[Material provided]

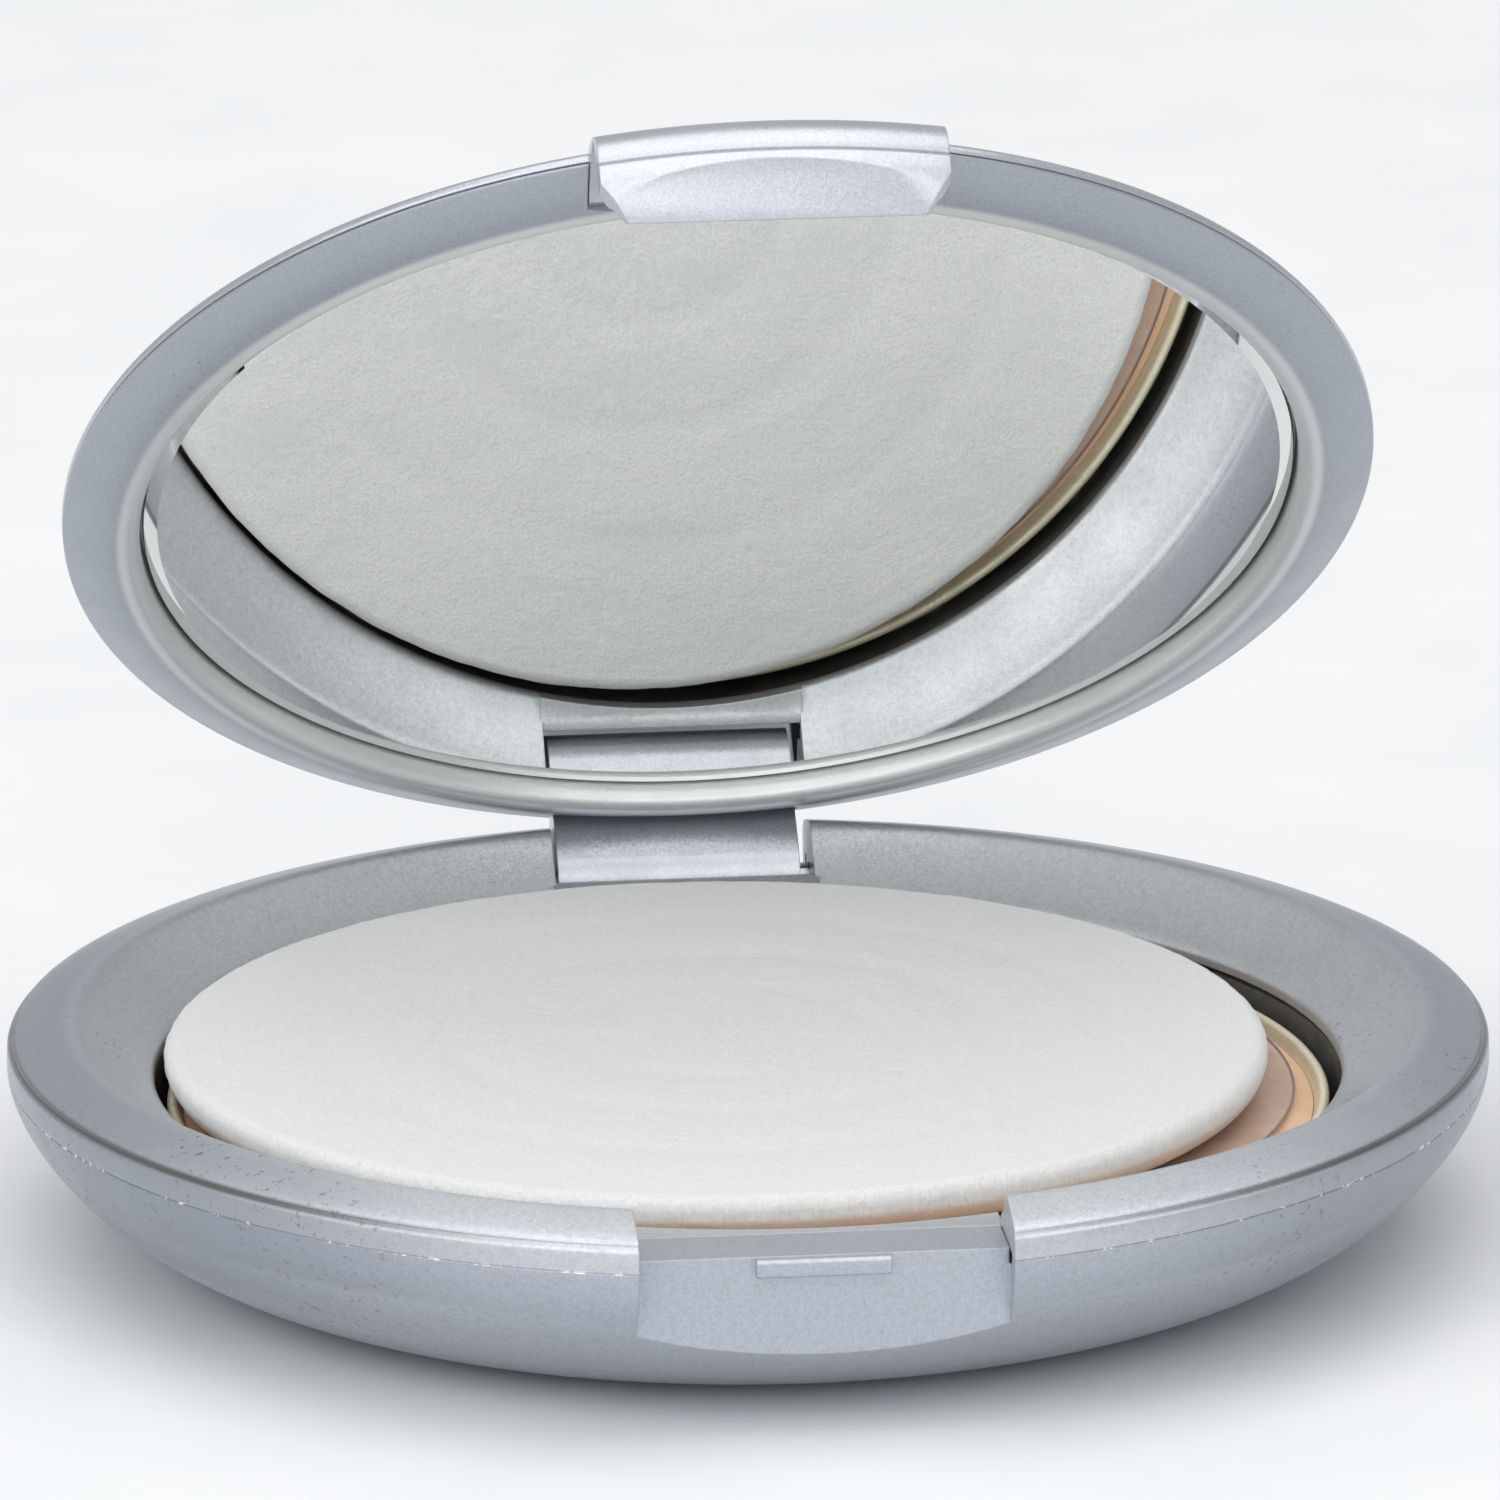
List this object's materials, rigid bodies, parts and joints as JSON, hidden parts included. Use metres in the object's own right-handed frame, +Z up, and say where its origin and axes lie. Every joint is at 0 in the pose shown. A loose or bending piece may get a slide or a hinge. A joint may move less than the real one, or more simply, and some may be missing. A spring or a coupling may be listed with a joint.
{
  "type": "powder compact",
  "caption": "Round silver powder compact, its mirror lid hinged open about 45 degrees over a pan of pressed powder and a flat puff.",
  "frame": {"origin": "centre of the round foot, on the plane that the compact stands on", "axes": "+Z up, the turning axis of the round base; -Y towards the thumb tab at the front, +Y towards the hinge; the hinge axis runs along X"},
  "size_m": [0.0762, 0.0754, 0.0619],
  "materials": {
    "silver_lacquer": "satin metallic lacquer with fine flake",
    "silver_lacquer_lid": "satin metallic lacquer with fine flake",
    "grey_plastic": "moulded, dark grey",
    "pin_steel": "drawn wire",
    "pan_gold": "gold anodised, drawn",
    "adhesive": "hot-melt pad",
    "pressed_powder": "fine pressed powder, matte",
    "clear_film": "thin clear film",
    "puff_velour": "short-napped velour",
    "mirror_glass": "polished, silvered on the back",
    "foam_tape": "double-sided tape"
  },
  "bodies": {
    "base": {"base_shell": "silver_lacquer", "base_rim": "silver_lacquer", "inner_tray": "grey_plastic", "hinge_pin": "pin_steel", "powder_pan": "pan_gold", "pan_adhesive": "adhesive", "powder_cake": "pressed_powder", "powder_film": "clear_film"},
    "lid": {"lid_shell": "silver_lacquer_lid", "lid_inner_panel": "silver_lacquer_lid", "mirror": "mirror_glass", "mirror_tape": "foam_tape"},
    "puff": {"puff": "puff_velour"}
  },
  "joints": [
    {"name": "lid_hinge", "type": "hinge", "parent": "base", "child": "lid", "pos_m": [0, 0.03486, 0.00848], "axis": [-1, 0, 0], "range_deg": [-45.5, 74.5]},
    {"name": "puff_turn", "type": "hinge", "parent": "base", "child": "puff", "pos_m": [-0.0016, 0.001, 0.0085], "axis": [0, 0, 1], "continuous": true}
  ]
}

[Exercise requirements] Print all the data exactly.

[Exercise answer]
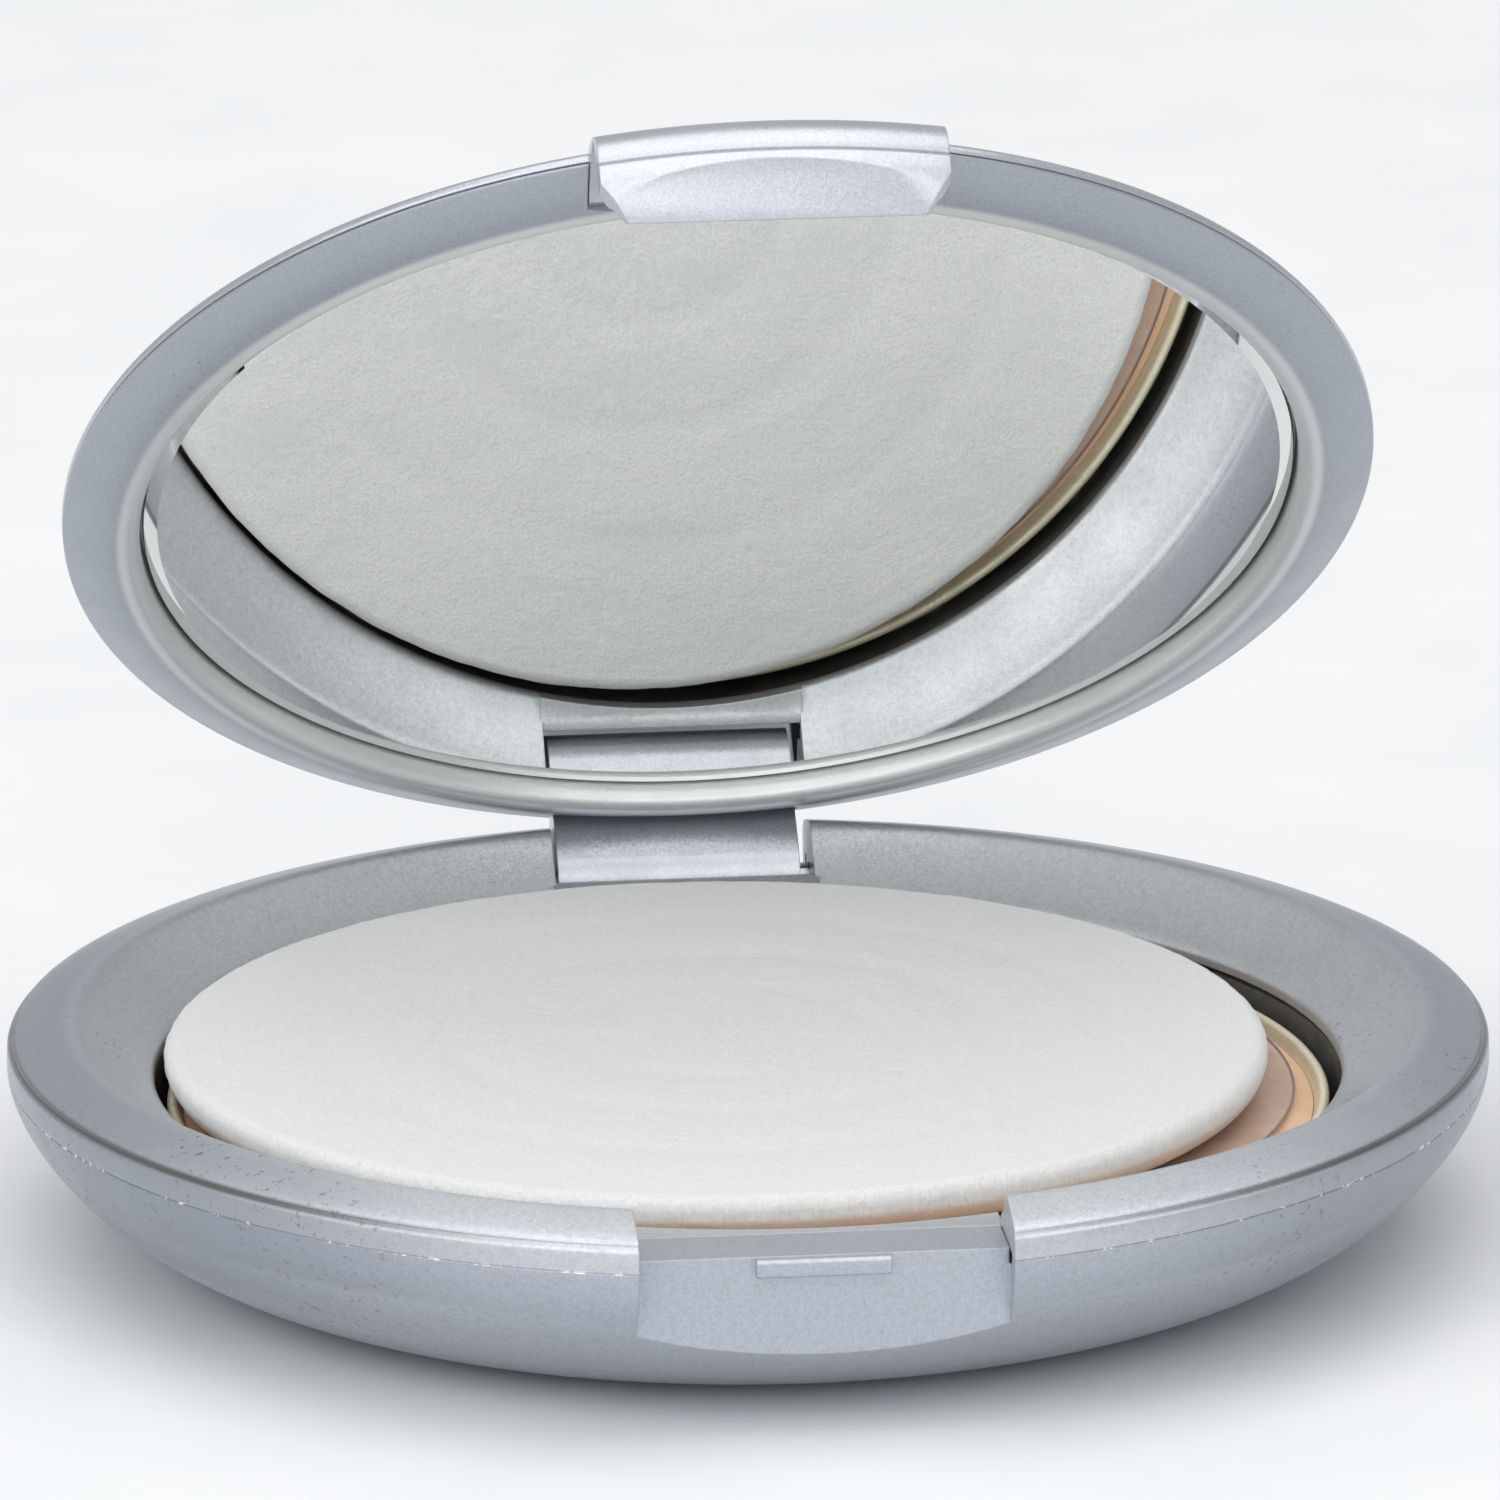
List this object's materials, rigid bodies, parts and joints as JSON, hidden parts included. Use metres in the object's own right-handed frame, +Z up, and say where its origin and axes lie. Every joint is at 0 in the pose shown. A loose or bending piece may get a slide or a hinge. A joint may move less than the real one, or more simply, and some may be missing. A spring or a coupling may be listed with a joint.
{
  "type": "powder compact",
  "caption": "Round silver powder compact, its mirror lid hinged open about 45 degrees over a pan of pressed powder and a flat puff.",
  "frame": {"origin": "centre of the round foot, on the plane that the compact stands on", "axes": "+Z up, the turning axis of the round base; -Y towards the thumb tab at the front, +Y towards the hinge; the hinge axis runs along X"},
  "size_m": [0.0762, 0.0754, 0.0619],
  "materials": {
    "silver_lacquer": "satin metallic lacquer with fine flake",
    "silver_lacquer_lid": "satin metallic lacquer with fine flake",
    "grey_plastic": "moulded, dark grey",
    "pin_steel": "drawn wire",
    "pan_gold": "gold anodised, drawn",
    "adhesive": "hot-melt pad",
    "pressed_powder": "fine pressed powder, matte",
    "clear_film": "thin clear film",
    "puff_velour": "short-napped velour",
    "mirror_glass": "polished, silvered on the back",
    "foam_tape": "double-sided tape"
  },
  "bodies": {
    "base": {"base_shell": "silver_lacquer", "base_rim": "silver_lacquer", "inner_tray": "grey_plastic", "hinge_pin": "pin_steel", "powder_pan": "pan_gold", "pan_adhesive": "adhesive", "powder_cake": "pressed_powder", "powder_film": "clear_film"},
    "lid": {"lid_shell": "silver_lacquer_lid", "lid_inner_panel": "silver_lacquer_lid", "mirror": "mirror_glass", "mirror_tape": "foam_tape"},
    "puff": {"puff": "puff_velour"}
  },
  "joints": [
    {"name": "lid_hinge", "type": "hinge", "parent": "base", "child": "lid", "pos_m": [0, 0.03486, 0.00848], "axis": [-1, 0, 0], "range_deg": [-45.5, 74.5]},
    {"name": "puff_turn", "type": "hinge", "parent": "base", "child": "puff", "pos_m": [-0.0016, 0.001, 0.0085], "axis": [0, 0, 1], "continuous": true}
  ]
}